Terror of the Disgusting Space Worms From Outer Space would feel more at home on the wall of a D.I.Y. art installation in the back of a bar than on a VHS bootleg; that’s what sets it apart. Unlike most subterranean scum shows from the German underground, Terror isn’t obsessed with genital mutilation (Zombie ‘90) or desecrating baby corpses (Fuck the Devil). It retains a stark, brutalist feel. But the execution is more experimental, like what would happen if you hooked up an HDMI cable to the brain of the girl from Der Fan and watched her daydreams on your TV. Shot on video and running 35 minutes, the movie is a raw melting pot of Pixelvision effects, synths that sound like broken vacuum cleaners, and sickly green skies. Scenes of cars driving and zombies chasing people go on forever, while minimalist drum machines rattle in the background. There’s no real outcome and no consistency to the pacing. But there is a theme song that sounds like an outtake from the first Wavves album. Plus an alien named Mr. X who wears a Flash Fire Hazmat suit that looks exactly like the one that the killer wears in Don’t Go in the House.

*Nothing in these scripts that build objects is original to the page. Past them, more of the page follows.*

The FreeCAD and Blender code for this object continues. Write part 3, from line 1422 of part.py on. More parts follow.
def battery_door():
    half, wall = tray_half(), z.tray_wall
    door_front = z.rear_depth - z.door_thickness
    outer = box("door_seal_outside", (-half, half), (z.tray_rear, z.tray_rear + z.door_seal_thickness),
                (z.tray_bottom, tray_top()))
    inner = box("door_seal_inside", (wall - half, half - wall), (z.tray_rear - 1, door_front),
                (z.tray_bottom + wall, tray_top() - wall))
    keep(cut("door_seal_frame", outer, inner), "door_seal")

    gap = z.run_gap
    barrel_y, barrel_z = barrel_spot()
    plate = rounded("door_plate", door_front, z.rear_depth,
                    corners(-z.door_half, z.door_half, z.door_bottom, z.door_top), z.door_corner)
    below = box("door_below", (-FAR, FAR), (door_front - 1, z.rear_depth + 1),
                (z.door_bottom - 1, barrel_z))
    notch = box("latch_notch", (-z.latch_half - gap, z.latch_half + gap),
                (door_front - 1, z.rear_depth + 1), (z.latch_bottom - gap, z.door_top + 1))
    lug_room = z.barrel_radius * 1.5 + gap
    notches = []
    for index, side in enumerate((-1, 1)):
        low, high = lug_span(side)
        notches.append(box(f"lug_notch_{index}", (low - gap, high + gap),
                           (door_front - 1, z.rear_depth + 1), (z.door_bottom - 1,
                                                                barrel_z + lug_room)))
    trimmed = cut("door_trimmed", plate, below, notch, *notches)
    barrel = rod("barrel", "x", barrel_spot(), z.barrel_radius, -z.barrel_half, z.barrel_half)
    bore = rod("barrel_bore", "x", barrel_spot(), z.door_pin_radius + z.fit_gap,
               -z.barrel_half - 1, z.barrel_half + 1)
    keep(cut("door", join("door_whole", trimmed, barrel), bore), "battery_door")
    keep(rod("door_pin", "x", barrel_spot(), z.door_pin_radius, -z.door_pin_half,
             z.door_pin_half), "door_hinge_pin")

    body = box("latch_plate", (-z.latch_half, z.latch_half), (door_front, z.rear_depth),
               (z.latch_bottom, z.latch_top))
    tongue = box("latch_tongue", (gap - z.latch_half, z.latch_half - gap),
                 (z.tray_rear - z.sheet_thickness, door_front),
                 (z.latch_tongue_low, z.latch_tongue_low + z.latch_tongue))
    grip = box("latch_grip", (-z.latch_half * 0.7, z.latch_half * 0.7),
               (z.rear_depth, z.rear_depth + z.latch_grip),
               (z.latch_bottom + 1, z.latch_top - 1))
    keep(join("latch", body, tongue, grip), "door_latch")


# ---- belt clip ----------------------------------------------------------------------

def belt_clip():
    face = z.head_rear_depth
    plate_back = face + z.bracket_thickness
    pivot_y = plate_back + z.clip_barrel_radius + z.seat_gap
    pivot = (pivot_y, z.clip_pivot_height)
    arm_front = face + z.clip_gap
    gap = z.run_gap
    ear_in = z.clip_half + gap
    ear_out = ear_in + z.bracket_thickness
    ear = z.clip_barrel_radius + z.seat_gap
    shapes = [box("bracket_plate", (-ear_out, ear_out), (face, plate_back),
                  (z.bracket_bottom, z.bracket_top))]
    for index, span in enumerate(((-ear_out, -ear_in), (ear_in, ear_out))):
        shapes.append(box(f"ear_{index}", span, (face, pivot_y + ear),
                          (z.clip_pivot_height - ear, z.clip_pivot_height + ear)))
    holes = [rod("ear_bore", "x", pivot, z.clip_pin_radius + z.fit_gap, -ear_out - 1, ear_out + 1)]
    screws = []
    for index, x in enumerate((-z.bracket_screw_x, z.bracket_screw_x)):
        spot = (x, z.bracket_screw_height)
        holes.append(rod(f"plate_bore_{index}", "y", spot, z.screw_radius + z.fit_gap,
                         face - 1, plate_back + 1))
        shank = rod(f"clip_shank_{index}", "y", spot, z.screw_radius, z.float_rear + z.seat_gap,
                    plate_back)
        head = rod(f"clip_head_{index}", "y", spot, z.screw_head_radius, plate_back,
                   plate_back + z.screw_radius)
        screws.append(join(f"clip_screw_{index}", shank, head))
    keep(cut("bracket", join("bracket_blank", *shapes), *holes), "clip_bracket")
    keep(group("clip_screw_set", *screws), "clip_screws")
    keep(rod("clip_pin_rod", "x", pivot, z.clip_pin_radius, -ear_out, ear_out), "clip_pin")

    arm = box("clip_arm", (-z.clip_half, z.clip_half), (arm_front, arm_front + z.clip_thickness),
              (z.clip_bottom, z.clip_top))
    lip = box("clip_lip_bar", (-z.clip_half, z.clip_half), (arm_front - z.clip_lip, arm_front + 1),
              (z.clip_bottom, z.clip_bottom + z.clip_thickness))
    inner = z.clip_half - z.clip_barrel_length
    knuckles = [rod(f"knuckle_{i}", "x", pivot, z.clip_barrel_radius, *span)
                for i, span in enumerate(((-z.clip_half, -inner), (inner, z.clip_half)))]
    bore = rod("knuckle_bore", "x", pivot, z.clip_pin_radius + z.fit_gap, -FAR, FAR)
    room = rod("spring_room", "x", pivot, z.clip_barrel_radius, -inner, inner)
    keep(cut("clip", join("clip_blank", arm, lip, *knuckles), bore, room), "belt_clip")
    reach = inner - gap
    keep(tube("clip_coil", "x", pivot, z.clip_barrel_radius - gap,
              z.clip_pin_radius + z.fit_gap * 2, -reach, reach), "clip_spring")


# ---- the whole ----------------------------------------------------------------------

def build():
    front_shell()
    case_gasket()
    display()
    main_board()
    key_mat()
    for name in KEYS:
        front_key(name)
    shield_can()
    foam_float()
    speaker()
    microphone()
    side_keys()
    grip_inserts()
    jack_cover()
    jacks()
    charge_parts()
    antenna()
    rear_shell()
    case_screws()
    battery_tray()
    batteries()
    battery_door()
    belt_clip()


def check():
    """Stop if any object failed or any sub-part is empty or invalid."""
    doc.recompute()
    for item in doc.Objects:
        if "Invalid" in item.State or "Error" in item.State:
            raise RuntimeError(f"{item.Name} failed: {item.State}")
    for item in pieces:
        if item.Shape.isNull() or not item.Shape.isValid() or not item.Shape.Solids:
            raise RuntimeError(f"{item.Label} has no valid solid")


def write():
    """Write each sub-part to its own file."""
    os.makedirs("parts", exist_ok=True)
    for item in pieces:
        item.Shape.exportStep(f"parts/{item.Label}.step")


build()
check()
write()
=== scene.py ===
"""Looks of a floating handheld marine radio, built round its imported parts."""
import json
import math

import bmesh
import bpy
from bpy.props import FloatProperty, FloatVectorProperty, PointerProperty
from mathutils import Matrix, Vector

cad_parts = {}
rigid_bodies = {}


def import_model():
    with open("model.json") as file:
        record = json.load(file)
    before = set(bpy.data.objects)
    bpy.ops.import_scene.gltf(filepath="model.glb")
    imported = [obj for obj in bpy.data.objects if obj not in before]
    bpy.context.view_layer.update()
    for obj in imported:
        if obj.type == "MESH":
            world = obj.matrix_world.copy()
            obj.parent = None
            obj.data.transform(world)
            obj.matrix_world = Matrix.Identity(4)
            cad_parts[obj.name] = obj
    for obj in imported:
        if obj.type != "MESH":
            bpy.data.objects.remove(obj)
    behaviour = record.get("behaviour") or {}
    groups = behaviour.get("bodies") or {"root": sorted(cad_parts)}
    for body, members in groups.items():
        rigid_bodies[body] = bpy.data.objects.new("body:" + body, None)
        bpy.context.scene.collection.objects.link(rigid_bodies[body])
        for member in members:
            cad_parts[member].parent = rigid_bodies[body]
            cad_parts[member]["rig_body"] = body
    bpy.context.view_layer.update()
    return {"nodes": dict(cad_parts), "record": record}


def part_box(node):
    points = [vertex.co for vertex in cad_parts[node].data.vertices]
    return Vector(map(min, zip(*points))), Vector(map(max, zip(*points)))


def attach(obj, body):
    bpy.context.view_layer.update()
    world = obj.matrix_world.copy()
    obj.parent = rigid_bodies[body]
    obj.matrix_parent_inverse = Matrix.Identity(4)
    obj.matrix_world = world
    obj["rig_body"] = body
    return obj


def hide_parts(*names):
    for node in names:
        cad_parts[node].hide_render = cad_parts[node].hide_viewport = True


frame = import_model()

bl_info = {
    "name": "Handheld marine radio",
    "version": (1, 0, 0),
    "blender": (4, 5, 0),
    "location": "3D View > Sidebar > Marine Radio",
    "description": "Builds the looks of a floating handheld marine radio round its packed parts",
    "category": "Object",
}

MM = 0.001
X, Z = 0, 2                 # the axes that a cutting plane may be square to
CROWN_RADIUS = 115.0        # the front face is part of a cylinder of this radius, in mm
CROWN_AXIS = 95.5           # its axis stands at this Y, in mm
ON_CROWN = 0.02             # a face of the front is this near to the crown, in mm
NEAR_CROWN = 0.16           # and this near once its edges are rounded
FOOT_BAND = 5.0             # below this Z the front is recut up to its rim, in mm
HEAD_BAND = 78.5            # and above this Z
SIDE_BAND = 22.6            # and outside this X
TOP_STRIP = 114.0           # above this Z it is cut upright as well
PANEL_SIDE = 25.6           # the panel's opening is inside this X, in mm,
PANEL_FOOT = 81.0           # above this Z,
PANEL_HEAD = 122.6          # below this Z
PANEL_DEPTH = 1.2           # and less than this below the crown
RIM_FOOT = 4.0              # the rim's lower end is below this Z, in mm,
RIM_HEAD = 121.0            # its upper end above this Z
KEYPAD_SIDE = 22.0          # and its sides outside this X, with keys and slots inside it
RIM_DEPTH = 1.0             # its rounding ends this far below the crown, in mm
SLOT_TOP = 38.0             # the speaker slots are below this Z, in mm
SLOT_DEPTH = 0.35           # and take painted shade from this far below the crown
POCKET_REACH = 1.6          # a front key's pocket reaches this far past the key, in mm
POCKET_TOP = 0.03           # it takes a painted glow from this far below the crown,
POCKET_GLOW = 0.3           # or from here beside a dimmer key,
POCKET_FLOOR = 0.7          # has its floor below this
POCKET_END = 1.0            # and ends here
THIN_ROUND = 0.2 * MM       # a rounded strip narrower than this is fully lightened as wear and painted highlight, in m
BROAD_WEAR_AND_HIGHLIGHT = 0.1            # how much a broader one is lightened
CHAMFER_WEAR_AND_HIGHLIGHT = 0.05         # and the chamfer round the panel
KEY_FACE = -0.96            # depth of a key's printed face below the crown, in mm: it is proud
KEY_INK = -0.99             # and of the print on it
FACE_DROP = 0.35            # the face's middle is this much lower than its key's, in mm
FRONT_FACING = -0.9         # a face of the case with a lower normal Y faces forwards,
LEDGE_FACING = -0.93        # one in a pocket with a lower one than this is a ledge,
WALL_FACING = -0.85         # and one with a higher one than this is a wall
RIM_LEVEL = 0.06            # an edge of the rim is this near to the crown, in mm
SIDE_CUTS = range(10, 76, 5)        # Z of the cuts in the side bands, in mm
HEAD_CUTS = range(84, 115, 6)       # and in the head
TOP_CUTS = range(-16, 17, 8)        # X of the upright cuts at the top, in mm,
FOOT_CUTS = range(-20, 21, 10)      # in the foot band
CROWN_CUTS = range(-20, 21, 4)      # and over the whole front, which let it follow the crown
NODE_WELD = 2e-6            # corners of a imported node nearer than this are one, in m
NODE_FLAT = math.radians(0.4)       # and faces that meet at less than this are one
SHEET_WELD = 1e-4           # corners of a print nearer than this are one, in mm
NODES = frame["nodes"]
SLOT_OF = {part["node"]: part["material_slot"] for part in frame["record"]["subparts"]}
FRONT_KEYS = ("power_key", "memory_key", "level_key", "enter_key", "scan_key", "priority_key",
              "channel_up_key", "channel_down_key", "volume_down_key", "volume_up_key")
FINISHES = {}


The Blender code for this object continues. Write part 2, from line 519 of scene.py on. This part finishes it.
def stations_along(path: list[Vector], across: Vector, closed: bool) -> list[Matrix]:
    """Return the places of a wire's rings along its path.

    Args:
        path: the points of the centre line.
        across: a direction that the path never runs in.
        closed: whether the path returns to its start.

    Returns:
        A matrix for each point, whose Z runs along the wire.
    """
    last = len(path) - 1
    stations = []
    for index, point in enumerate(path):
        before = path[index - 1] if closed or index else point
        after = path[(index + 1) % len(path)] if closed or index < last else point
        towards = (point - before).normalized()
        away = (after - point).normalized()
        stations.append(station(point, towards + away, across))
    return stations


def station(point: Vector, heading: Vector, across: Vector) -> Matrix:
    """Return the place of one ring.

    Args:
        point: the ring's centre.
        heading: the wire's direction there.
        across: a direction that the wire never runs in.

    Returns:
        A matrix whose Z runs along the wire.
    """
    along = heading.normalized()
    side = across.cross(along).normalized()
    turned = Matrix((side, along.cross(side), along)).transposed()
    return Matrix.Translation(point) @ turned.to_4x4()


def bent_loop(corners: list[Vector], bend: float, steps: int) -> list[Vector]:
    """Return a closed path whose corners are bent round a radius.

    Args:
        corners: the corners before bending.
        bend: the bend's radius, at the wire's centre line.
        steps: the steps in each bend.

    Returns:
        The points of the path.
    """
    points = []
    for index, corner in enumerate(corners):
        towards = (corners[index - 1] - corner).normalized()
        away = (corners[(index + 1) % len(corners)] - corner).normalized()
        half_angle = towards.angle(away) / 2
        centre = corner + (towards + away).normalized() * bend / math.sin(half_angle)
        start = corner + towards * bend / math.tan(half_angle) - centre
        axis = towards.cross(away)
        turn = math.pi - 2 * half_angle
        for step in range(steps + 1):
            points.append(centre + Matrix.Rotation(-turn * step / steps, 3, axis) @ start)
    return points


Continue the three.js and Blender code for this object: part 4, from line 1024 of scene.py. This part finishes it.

When I lived in Los Angeles, I used to go to the annual Post-It Show at Giant Robot. This was where hundreds of famous and not-so-famous artists drew on Post-It notes, then sold them at the show. I never bought a piece. But there was something about the surreal sight of standing in the middle of thousands of electric-colored pieces of paper — each covered with a tiny, hand drawn masterpiece — that made me fall in love with the experience. It was like walking through a music video directed by Michel Gondry. Terror makes me feel the same way. Nothing much happens and I pretty much fell asleep before the end credits hit. But just being in the presence of this droning, trash-horror art project, hanging out with some no-wave scumbags on blood-smeared stairwells, was enough to make me drift off with a smile on my face.